Mas é certo que a Igreja Católica de Leão XIV seguirá pelo sendeiro da de Francisco: evolucionária e mais próxima das pessoas, de todas elas, mas também um pouco mais dos esquecidos pelo desenvolvimento desigual das sociedades.
A Igreja Católica continuará de todos — é assim o pensamento global e dominante de seus integrantes. Não tem como ser só dos ricos ou só dos pobres. Tem de ser — e sempre será — de todos. Por isso, quando tantos impérios caíram, o Império católico continua de pé. Isto se deve, em larga escala, a não se pretender ser guia tão-somente de uma classe social. É de todos. O que é positivo.

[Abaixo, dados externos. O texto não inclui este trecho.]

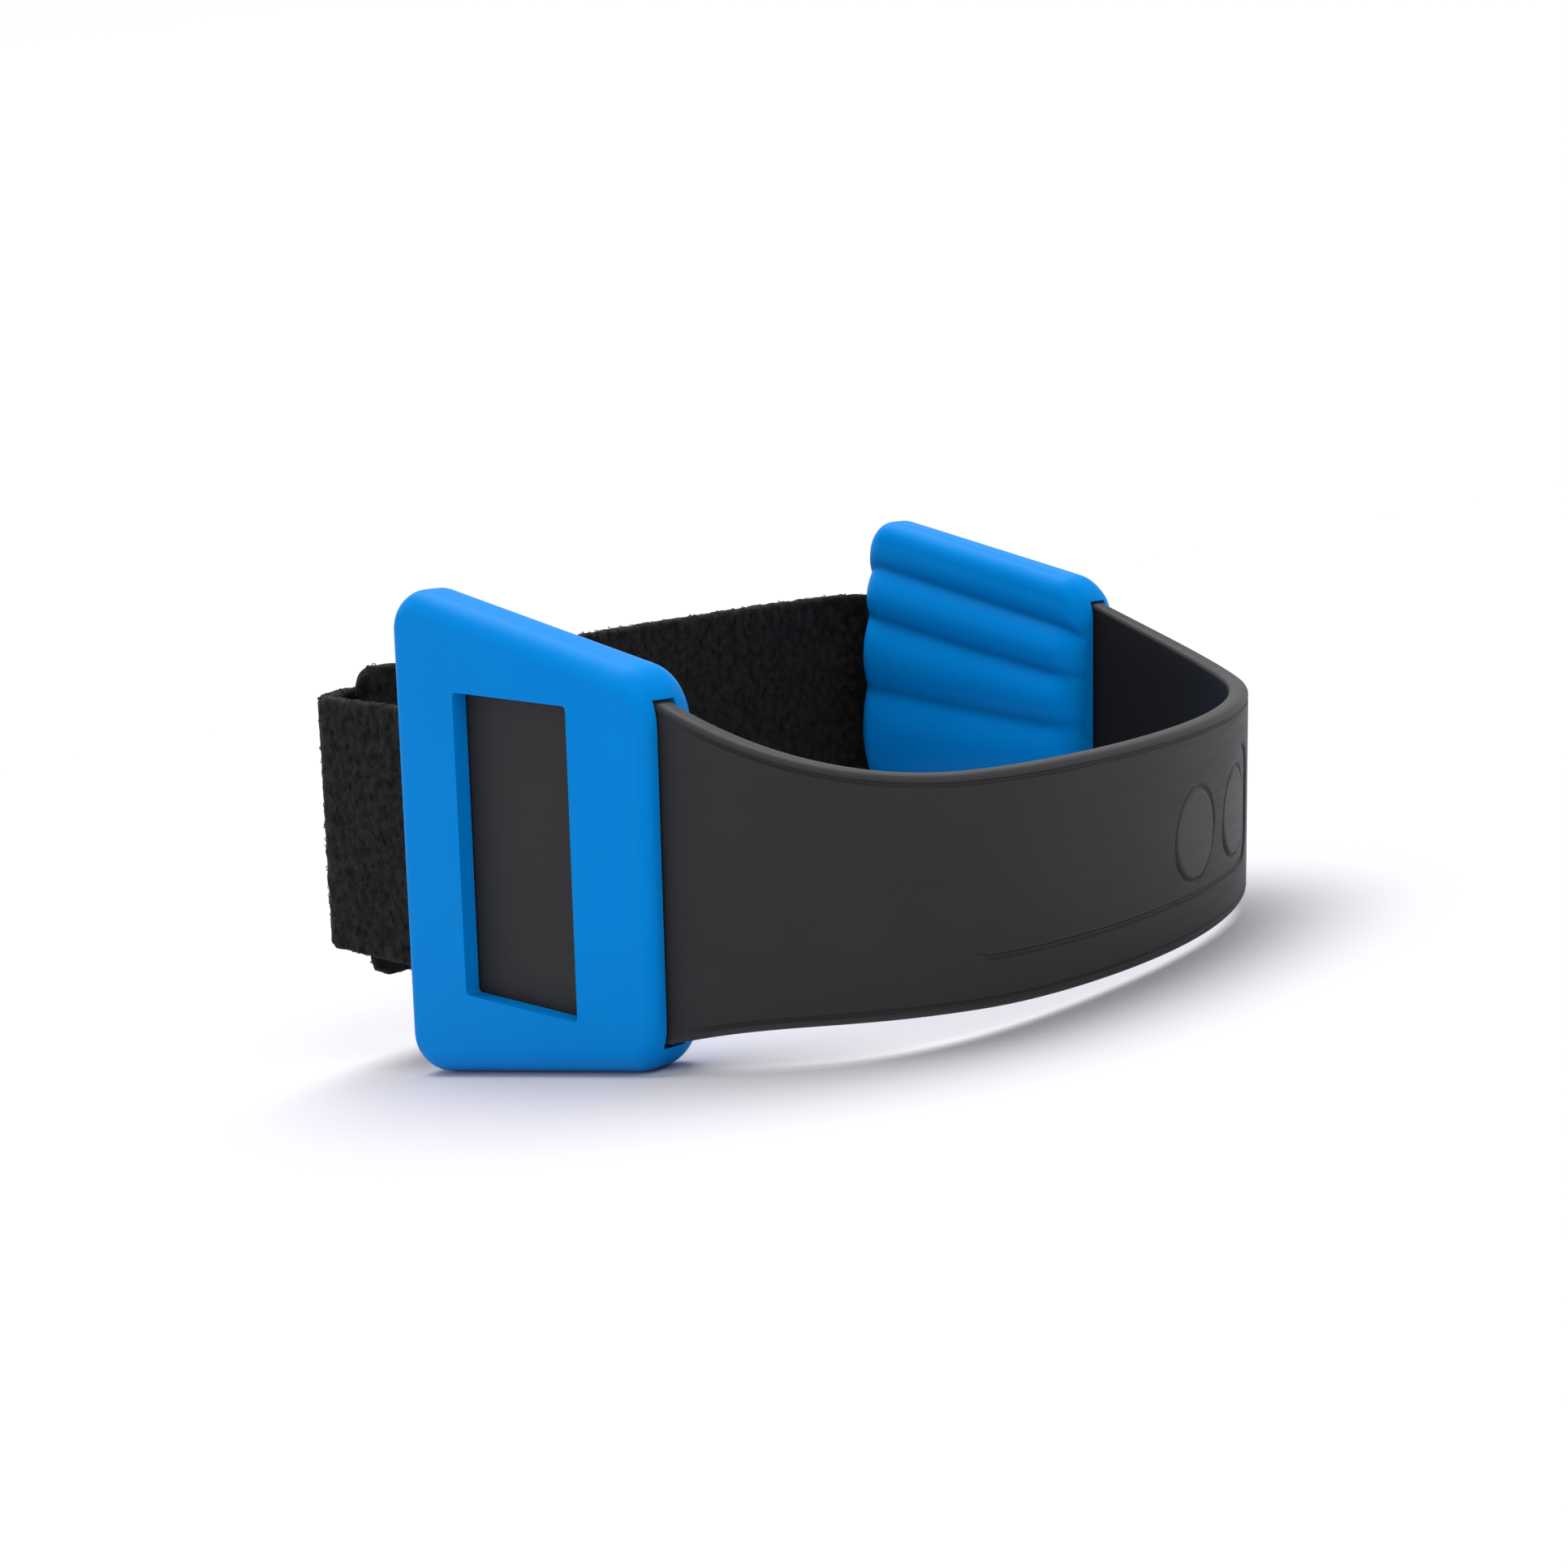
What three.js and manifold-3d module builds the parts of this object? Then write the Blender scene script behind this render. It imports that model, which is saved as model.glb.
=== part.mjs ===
// Tennis elbow strap: a springy band whose two ends sit in ribbed pressure pads,
// closed by a strap and a tab that wraps round its end.
// Everything is laid out upright, with the arm along Z, and then tipped to the way it rests.
import * as THREE from "three";
import { mergeVertices } from "three/addons/utils/BufferGeometryUtils.js";
import Module from "manifold-3d";

const wasm = await Module();
wasm.setup();

// Pads, in millimetres.
const PAD_LENGTH = 38.1;
const PAD_WIDE_HEIGHT = 53.6;
const PAD_NARROW_HEIGHT = 39.2;
const PAD_EDGE_RADIUS = 2.8;
const PAD_CORNER_RADIUS = 4.2;
const OUTER_PLATE = 1.8;
const OUTER_PLATE_END_RADIUS = 1.4;
const INNER_PLATE = 2;
const PAD_END_LIP = 0.9;
const PAD_EDGE_WALL = 2.4;
const RIB_RELIEF = 1.3;
const RIB_END_RADIUS = 3.4;
const PAD_CROWN = 3.6;
const WINDOW_LENGTH = 17.2;
const WINDOW_FROM_WIDE = 9.9;
const WINDOW_HEIGHT = 32.1;
const STOP_RAIL = 6;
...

Os indivíduos, com ou sem religião, sofrem — uns menos, outros mais. A Igreja Católica fala para todos. Busca o “divino”, não para tornar os homens santos — Santo Agostinho, por exemplo, teve uma vida complexa, quer dizer, riquíssima —, e sim para torná-los melhores.
O papa Francisco era um homem bom, e evoluiu com o tempo, tornando-se um exemplo, dos mais positivos. Espera-se o mesmo do “jovem” Prevost, agora Leão XIV. Aos 69 anos, ele tem a face de um homem estoico, tão espartano quanto Francisco, mas, ao mesmo tempo, parece tão firme quanto o antecessor.
Um papa, mesmo que pareça, nunca é mocinho. Mas também não precisa ser vilão. Espera-se que Prevost seja um grande papa. O filho de Mildred Martínez Prevost, na sua primeira fala, falou em paz. Isto é importante.
Competitivos, os seres humanos (mais os homens, sempre mais bélicos) são afeitos à guerra, que sempre estará na ordem do dia. Então, é importante que o papa — uma espécie de ONU com mais peso global — mencione que o mundo precisa de paz e de defesa do meio ambiente.
A causa do meio ambiente precisa se tornar, ainda que dependente da ciência, meio religiosa, quiçá quase fanática. Por isso o jornalista André Trigueiro, da GloboNews, fala como pregador. O notável biólogo Edward O. Wilson pensava mais ou menos assim.
Prevost é um realista, como qualquer religioso que seja sagrado papa. Sendo assim, sabe que as guerras continuarão e os bárbaros, em nome da “civilização”, continuarão (se) atacando. Mas, ao dirigir um Império influente e poderoso, é saudável que fale em paz e em igualdade social (inalcançável, como quase toda utopia, mas é preciso reduzi-la).